Também se impõe a miséria na qual se encontram as famílias dos deslocados e refugiados que obriga, principalmente aos menores, a se dedicar à mendicância, ou a buscar qualquer forma de subsistência.
Realidades imediatas
Esta é a situação que vive a Síria hoje, com uma população que se debate entre dois fogos, com mais de 240 mil mortos em consequência da guerra, e ante o olhar de países desenvolvidos que continuam apostando no terrorismo, como via rápida para alcançar seus propósitos hegemônicos e expansionistas.

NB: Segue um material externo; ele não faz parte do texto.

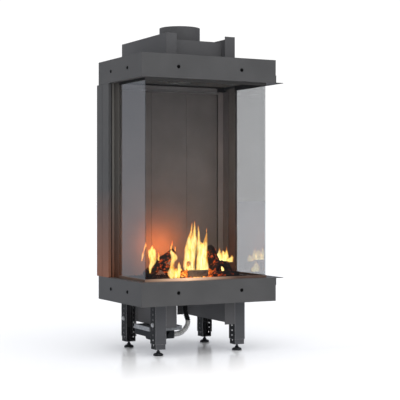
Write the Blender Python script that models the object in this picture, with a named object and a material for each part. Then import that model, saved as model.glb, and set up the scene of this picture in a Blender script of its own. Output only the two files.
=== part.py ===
"""Gas fireplace with glass on three sides: steel hood and base joined by the rear casing,
a concentric flue collar on top, and telescopic legs with levelling feet below.

Sizes are metres. u runs right and v runs back from the hood's left front corner, z up from the floor.
"""

import bisect
import math

import bmesh
import bpy
from mathutils import Vector

# Sheet metal and fits
SHEET = 0.002
THIN_SHEET = 0.0015
SEAT = 0.0003
OVERRUN = 0.006
JOIN = 0.000003

# Hood, base and the opening between them
BODY_WIDTH = 0.600
BODY_DEPTH = 0.422
HOOD_HEIGHT = 0.093
BASE_HEIGHT = 0.094
OPENING_HEIGHT = 0.790
LEG_SPACE = 0.204
AIR_PORT_WIDTH = 0.240
AIR_PORT_HEIGHT = 0.046

# Ledges on the right-hand side
LEDGE_OUT = 0.036
LEDGE_RISE = 0.030

# Glass and its channels
GLASS_INSET = 0.030
GLASS_THICK = 0.004
GLASS_PLAY = 0.00075
GLASS_LAP = 0.008
GLASS_TOP_ENTRY = 0.012
CHANNEL_PROUD = 0.010
CHANNEL_DEEP = 0.018

# Rear posts, columns and casing
POST_HOLD = 0.048
POST_WEB = 0.324
POST_STEP = 0.010
POST_REAR = 0.400
COLUMN_FRONT = 0.318
COLUMN_SEAM = 0.385
COLUMN_SEAM_GAP = 0.003
COLUMN_RETURN = 0.012
CASING_REAR = 0.440

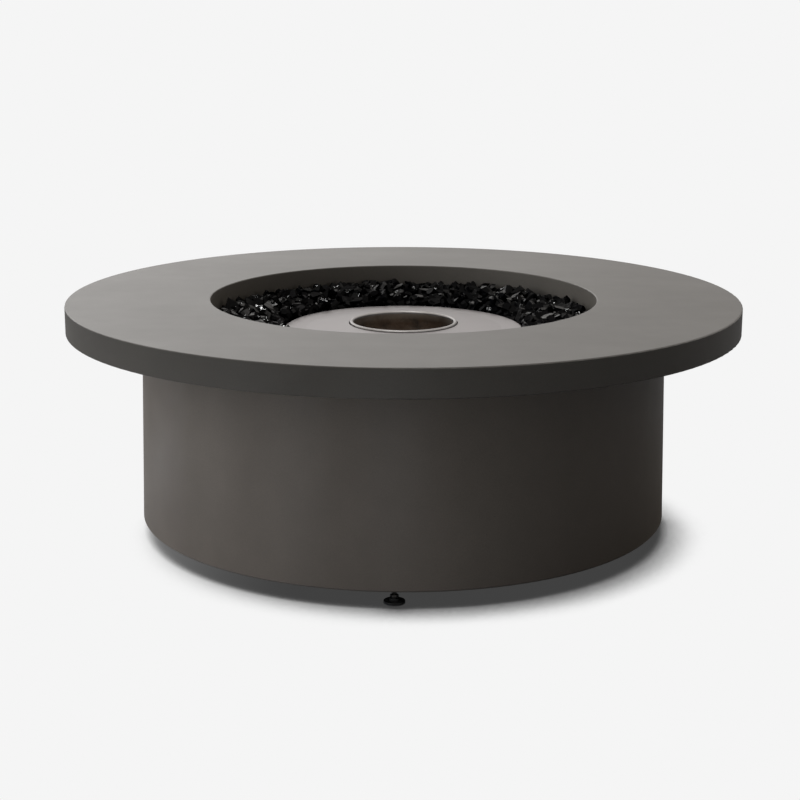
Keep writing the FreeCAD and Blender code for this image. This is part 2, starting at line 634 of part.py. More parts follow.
def make_reservoir():
    """Fuel tank, its pressed deck round the throat, and the fibre pad that fills it."""
    tank = new_body("fuel_tank")
    wall_top = f"({TANK_TOP} - tank_wall)"
    revolve(tank, [
        ("0", TANK_BOTTOM),
        (TANK, TANK_BOTTOM),
        (TANK, wall_top),
        (f"({TANK} - tank_wall)", wall_top),
        (f"({TANK} - tank_wall)", f"({TANK_BOTTOM} + tank_wall)"),
        ("0", f"({TANK_BOTTOM} + tank_wall)"),
    ])
    ring("tank_deck", f"({THROAT} + thread_gap)", TANK, wall_top, TANK_TOP)
    fibre_radius = f"({TANK} - tank_wall - fibre_gap)"
    fibre_bottom = f"({TANK_BOTTOM} + tank_wall + fibre_gap)"
    fibre_top = f"({THROAT_BOTTOM} - baffle_thickness - fibre_gap)"
    ring("fuel_fibre_pad", "0", fibre_radius, fibre_bottom, fibre_top)


def make_burner_casing():
    """Outer pan with an inward flange that hangs from the plate's studs and catches spilt fuel."""
    body = new_body("burner_casing")
    flange_underside = f"({PLATE_UNDERSIDE} - plate_thickness)"
    inside = f"({CASING} - plate_thickness)"
    revolve(body, [
        ("0", CASING_BOTTOM),
        (CASING, CASING_BOTTOM),
        (CASING, PLATE_UNDERSIDE),
        (CASING_MOUTH, PLATE_UNDERSIDE),
        (CASING_MOUTH, flange_underside),
        (inside, flange_underside),
        (inside, CASING_FLOOR),
        ("0", CASING_FLOOR),
    ])
    dress(body, "Fillet", "casing_bottom_edge", [(CASING, CASING_BOTTOM)], "casing_round")
    sketch = new_sketch(body, "casing_stud_hole", "XY_Plane", flange_underside)
    draw_circle(sketch, "plate_stud_radius + plate_stud_hole_gap", PLATE_STUD_CIRCLE)
    hole = pocket_up(body, "casing_stud_hole_cut", sketch, "plate_thickness")
    repeat_round(body, "casing_stud_holes", "plate_stud_count", [hole])


def make_tank_standoffs():
    """Spacer tubes between the casing's floor and the tank."""
    body = new_body("tank_standoffs")
    sketch = new_sketch(body, "standoff", "XY_Plane", CASING_FLOOR)
    draw_circle(sketch, "standoff_radius", "standoff_circle")
    draw_circle(sketch, "standoff_bore", "standoff_circle")
    pad(body, "standoff_raised", sketch, "standoff_height")
    repeat_round(body, "standoffs", "standoff_count")


def make_plate_studs():
    """Studs welded under the plate, through the casing's flange."""
    body = new_body("plate_studs")
    level = f"({PLATE_UNDERSIDE} - plate_stud_length)"
    sketch = new_sketch(body, "plate_stud", "XY_Plane", level)
    draw_circle(sketch, "plate_stud_radius", PLATE_STUD_CIRCLE)
    pad(body, "plate_stud_raised", sketch, "plate_stud_length")
    dress(body, "Chamfer", "plate_stud_end", [("plate_stud_radius", level)], "stud_chamfer")
    repeat_round(body, "plate_studs_round", "plate_stud_count")


def make_plate_stud_nuts():
    """Nuts that clamp the casing's flange to the plate."""
    body = new_body("plate_stud_nuts")
    level = f"({PLATE_UNDERSIDE} - plate_thickness - plate_nut_height)"
    sketch = new_sketch(body, "plate_nut", "XY_Plane", level)
    draw_hexagon(sketch, "plate_nut_flats", PLATE_STUD_CIRCLE)
    draw_circle(sketch, "plate_stud_radius + thread_gap", PLATE_STUD_CIRCLE)
    pad(body, "plate_nut_raised", sketch, "plate_nut_height")
    repeat_round(body, "plate_nuts", "plate_stud_count")


# Build, check and write

def check_document():
    """Stops if any object failed, or if a sub-part has no valid shape."""
    doc.recompute()
    for item in doc.Objects:
        if "Invalid" in item.State or "Error" in item.State:
            raise ValueError(f"{item.Name} failed: {item.State}")
    for body in PIECES:
        if body.Shape.isNull() or not body.Shape.isValid():
            raise ValueError(f"{body.Label} has no valid shape")


def write_pieces():
    """One STEP file for each sub-part, named by its label."""
    os.makedirs("parts", exist_ok=True)
    for body in PIECES:
        body.Shape.exportStep(f"parts/{body.Label}.step")
        solids = len(body.Shape.Solids)
        print(f"{body.Label}: {solids} solids, {body.Shape.Volume / 1000:.2f} cm3")


def main():
    make_tabletop_slab()
    make_slab_gasket()
    make_base_drum()
    make_slab_inserts()
    make_slab_bolts()
    make_slab_washers()
    make_foot_inserts()
    make_foot_lock_nuts()
    for side, angle in FEET.items():
        make_foot(side, angle)
    make_glass_tray()
    make_fire_glass()
    make_burner_top_plate()
    make_mouth()
    make_flame_baffle()
    make_reservoir()
    make_burner_casing()
    make_tank_standoffs()
    make_plate_studs()
    make_plate_stud_nuts()
    check_document()
    write_pieces()


main()
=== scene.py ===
import json
import math
import random

import bpy
from mathutils import Euler, Matrix, Vector


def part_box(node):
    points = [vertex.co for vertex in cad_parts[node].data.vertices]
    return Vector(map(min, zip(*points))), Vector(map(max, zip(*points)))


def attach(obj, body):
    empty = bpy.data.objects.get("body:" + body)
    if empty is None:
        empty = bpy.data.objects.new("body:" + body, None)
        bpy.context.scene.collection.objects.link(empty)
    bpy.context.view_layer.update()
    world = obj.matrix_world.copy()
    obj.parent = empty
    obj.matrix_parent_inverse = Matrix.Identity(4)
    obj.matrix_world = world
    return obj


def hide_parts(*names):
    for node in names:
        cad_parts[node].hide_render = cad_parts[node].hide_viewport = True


# A round fire table in dark concrete: a steel tray of black crushed glass round a lift-out steel burner.
# Metres, in the same frame as the construction: floor at 0, +Z up, -Y is the front.

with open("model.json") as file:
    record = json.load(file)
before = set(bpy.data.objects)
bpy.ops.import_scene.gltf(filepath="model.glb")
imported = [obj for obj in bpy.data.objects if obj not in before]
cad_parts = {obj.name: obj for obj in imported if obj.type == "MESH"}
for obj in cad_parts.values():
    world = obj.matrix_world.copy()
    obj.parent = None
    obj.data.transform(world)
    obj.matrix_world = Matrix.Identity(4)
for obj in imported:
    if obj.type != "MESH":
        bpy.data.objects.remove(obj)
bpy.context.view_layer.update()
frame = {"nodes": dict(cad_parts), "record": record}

# Sizes read from the construction
PLATE_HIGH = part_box("burner_top_plate")[1]
SLAB_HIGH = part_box("tabletop_slab")[1]
TRAY_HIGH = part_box("glass_tray")[1]
THROAT_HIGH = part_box("burner_throat")[1]
WELL_RADIUS = 0.363
PLATE_RADIUS = PLATE_HIGH.x
PLATE_DISH = 0.009
PLATE_EDGE_TOP = PLATE_HIGH.z - PLATE_DISH
TRAY_LIP_RADIUS = TRAY_HIGH.x
TRAY_LIP_TOP = TRAY_HIGH.z
DRUM_FOOT_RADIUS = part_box("base_drum")[1].x

# The photograph's camera
PICTURE_SIDE = 800
LENS_PIXELS = 1693.7
SENSOR = 0.036
CAMERA_DISTANCE = 3.1596
CAMERA_HEIGHT = 1.0013
CAMERA_PITCH = 0.23723
CAMERA_ROLL = 0.00255
CAMERA_SIDE_STEP = math.radians(1.7)
AXIS_RIGHT_OF_CENTRE = 3.3

# Room: strengths where 1 is white, heights as the upward share of a direction
WHITE = (1, 1, 1)
PALE = 0.9131
WORLD_ON_OBJECT = 0.07
ROOM_WARMTH = (1.045, 1.0, 0.95, 1)
ROOM_LOW = 0.47
ROOM_HIGH = 1.2
ROOM_RISE = (0.2, 0.43)
SOFTBOX_BEHIND = 2.0
SOFTBOX_BEHIND_AZIMUTH = math.radians(210)
SOFTBOX_BEHIND_RISE = (0.0, 0.2)
SOFTBOX_BEHIND_FALL = (0.4, 0.65)
SOFTBOX_BEHIND_FOCUS = 8.0

# Floor and the shadow under the drum
FLOOR_SIDE = 120
FLOOR_LEVEL = -0.0005
FLOOR_BOUNCE = 0.3
SHADOW_REACH = 0.15
SHADOW_LEAN = (-0.337, 0.421, 0.842)
SHADOW_CLOSED = 0.41
SHADOW_OPEN = 0.76
SHADOW_EDGE = 0.025
SHADOW_TO_RIGHT = 0.014
SHADOW_DARKEST = 0.052
SHADOW_LIT_LEFT = 0.12
LIT_LEFT_FULL = -0.47
LIT_LEFT_NONE = -0.15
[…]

Enquanto as famílias sírias seguem buscando vias de escape, ainda que tenham que superar obstáculos, para além das balas.
O governo da Turquia ordenou em data recente a construção de um muro de concreto de três metros de altura em um trecho de oito quilômetros da fronteira comum com a Síria.
Ainda que os porta-vozes do governo encabeçado pelo presidente Recep Tayyip Erdogan tenham se apressado em dizer que a medida foi adotada em consequência da recente onda de ataques terroristas no sul do país, está claro que o que busca é frear o fluxo migratório dos povoados sírios.
Por outro lado, os traficantes de seres humanos lucram, com ganhos que apontam a quase meio milhão de dólares por cada travessia clandestina pelo mar, um terrível cemitério que continua custando vidas inocentes.
Por Miguel Fernández Martínez
Correspondente da Prensa Latina na Síria.